Scalpels Over Shotguns
When Building Persuasive Arguments, Less is Often More.
For years, I believed that when making an argument designed to persuade, it was best not to leave anything off the table. My strategy was to build a comprehensive case incorporating every decent argument on hand, even if some individual arguments on their own were not enough to convince anyone. I reasoned that the cumulative effect of all the arguments, even if some were more potent than others, would make for a stronger overall case. From a strictly logical standpoint, I cannot find fault with this. In a court of law, a piece of circumstantial evidence may not be enough to convict or exonerate on its own, but circumstantial evidence is still routinely used, because several pieces of circumstantial evidence used to bolster an already strong case makes the case yet stronger.
While sound in theory, I realized this approach is not the most effective in practice.
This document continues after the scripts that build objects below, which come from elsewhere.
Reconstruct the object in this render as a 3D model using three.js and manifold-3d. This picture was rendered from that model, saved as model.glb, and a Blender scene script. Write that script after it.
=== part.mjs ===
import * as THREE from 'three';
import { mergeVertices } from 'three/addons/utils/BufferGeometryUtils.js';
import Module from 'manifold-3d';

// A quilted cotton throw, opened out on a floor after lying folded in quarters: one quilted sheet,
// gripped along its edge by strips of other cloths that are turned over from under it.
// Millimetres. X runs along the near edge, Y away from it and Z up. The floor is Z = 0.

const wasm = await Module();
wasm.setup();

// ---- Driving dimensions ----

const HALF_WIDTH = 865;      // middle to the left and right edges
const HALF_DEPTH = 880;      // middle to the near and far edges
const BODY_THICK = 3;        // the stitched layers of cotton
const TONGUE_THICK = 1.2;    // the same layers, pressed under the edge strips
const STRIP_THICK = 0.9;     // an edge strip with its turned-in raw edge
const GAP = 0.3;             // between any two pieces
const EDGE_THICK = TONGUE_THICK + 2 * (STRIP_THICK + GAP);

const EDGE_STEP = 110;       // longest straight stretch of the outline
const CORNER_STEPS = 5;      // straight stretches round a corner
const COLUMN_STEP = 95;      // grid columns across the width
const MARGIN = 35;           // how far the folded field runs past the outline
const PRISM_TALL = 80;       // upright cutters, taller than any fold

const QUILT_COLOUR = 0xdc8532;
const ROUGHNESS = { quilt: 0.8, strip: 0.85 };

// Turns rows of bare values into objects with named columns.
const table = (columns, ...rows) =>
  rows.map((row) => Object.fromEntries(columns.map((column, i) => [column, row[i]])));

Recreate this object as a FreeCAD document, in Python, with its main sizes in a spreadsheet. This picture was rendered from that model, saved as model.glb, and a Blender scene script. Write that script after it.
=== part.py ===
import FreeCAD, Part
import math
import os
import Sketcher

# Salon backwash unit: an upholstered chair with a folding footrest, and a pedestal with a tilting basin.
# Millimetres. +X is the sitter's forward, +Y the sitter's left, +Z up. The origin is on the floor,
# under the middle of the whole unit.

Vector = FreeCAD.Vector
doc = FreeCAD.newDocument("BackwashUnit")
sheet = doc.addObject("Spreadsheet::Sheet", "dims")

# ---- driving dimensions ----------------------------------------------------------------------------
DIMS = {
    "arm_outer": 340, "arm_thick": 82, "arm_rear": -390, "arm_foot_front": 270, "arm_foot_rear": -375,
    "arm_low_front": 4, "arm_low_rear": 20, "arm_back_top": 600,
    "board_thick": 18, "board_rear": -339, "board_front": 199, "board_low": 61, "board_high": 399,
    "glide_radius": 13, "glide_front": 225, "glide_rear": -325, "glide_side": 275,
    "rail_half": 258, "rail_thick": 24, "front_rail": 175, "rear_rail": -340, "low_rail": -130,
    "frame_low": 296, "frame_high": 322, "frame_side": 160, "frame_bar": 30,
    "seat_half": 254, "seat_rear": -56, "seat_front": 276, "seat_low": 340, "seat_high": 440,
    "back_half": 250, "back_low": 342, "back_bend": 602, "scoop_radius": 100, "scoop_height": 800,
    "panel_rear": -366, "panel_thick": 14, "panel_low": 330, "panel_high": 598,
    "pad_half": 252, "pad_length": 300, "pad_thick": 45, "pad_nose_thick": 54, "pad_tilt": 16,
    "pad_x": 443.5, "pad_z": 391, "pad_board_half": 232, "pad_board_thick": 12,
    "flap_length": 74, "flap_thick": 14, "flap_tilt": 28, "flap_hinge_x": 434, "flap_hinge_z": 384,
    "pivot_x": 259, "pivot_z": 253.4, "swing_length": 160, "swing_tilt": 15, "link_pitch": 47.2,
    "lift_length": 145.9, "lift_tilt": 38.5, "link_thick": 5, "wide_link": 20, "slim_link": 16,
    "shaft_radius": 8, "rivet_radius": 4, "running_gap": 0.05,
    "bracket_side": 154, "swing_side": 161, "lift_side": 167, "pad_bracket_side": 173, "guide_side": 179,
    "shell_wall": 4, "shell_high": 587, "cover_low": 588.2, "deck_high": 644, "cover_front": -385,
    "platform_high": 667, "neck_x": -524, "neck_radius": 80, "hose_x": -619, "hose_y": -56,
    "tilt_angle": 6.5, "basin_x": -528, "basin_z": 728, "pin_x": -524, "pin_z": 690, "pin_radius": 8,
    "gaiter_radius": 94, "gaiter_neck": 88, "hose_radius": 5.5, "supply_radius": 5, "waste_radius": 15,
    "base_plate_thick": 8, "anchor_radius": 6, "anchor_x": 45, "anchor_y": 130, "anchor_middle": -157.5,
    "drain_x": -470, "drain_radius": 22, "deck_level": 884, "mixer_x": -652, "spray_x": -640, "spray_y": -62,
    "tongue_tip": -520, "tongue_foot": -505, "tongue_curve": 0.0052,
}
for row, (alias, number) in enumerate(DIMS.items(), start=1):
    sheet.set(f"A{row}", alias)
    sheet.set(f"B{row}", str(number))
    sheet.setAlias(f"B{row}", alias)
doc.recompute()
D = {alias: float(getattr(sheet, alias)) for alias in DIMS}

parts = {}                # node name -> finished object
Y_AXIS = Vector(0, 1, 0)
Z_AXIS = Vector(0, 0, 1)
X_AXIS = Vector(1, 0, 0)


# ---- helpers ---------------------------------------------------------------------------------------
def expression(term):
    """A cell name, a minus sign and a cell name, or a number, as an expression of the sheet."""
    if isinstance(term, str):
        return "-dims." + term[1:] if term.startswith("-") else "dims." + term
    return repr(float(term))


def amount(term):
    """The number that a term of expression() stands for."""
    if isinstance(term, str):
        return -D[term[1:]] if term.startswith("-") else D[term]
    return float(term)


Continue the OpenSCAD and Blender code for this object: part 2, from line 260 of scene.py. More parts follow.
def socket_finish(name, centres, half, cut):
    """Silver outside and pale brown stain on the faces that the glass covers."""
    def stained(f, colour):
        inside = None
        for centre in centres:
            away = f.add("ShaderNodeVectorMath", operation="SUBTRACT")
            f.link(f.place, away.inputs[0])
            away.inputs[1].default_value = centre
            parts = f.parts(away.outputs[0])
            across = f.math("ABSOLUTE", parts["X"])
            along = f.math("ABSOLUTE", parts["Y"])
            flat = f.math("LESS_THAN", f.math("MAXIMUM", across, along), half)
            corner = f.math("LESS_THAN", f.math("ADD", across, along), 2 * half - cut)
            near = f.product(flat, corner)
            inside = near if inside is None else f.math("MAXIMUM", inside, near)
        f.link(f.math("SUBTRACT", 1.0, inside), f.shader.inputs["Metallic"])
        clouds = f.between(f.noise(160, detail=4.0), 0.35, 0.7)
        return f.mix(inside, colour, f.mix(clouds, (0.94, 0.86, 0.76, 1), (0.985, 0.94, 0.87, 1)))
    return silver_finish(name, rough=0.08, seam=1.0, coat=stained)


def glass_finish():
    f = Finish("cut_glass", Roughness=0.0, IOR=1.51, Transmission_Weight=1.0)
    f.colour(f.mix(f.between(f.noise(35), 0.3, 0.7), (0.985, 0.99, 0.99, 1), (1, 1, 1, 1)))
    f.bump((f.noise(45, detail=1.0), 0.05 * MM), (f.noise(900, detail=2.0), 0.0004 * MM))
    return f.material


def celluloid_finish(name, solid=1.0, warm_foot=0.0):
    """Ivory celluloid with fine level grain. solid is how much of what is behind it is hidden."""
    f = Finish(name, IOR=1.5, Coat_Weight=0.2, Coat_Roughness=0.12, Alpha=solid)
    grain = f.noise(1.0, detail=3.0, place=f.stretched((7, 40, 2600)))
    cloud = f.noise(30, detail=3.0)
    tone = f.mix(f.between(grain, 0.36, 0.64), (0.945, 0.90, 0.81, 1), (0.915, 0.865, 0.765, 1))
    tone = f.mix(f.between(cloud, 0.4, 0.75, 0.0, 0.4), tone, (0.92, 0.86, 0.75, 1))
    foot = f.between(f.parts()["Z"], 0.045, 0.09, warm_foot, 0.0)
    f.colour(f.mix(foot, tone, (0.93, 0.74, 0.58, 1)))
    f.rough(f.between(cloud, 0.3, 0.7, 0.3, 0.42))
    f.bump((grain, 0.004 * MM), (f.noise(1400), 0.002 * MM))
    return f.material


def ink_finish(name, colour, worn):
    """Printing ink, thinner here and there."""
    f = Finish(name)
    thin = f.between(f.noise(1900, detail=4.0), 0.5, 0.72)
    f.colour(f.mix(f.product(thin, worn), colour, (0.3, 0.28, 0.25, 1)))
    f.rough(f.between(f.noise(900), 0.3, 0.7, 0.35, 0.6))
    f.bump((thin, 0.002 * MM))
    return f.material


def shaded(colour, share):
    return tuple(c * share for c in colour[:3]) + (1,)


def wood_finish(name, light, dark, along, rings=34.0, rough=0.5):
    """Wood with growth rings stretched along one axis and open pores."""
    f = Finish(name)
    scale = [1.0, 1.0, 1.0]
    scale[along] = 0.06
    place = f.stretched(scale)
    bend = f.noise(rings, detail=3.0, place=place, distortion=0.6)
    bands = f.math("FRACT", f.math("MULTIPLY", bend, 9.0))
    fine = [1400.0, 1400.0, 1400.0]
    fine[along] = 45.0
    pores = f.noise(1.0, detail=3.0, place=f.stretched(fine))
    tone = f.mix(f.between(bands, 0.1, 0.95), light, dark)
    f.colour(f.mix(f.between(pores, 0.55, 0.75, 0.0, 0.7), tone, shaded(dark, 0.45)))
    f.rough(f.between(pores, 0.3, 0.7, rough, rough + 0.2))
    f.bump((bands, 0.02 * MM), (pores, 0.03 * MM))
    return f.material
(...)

In my naivety, I assumed people were intellectually honest. In reality, intellectual honesty is about as common as a three-legged ballerina. When you present someone with a comprehensive case that includes the best arguments and evidence alongside somewhat less strong secondary arguments and evidence, there is no shared understanding that the secondary points are clearly intended to be complementary, rather than the crux. No, what most people do when presented a case against something they believe, or for something they don't, is to identify the weakest individual point in the whole case, isolate it from the rest, then try their hardest to knock it down and claim victory.
This is, of course, completely dishonest — but that's how people are. Most of the people you will ever encounter will make no effort to think analytically, reason from first principles, be conscious of their own cognitive biases, or adhere to philosophical rules of argumentation such as avoiding fallacies. Most of the people you will meet in life probably wouldn't even understand that previous sentence, frankly. This must be priced into any strategy from the get-go.
Even with maximum effort, everyone is dishonest at times. We resist acknowledging when we are wrong. We employ a whole host of dishonest tricks and shortcuts to weasel out of confronting things that will corner us and force us to admit what we don't want to admit. We are always looking for an out — any pretext, however flimsy, to save face, to indignantly storm out, to dismiss things out of hand, and to claim victory, even when we are just dead wrong.
With this in mind, it is easy to see the flaw in building an “everything but the kitchen sink” case to persuade someone. Doing so only arms people's biases with all the ammunition they need to misconstrue and derail your overall argument, finding their convenient out and feeling justified in doing so. The human capacity for self-deception is simply breathtaking. It does not need any additional help from sloppy or imprecise argumentation strategies. A more effective tactic is to instead use a precision strike by distilling your case to the best few arguments or pieces of evidence, rather than a scatter shot that throws the works at people. Save yourself the time and headache. When arguing to persuade, less is often more.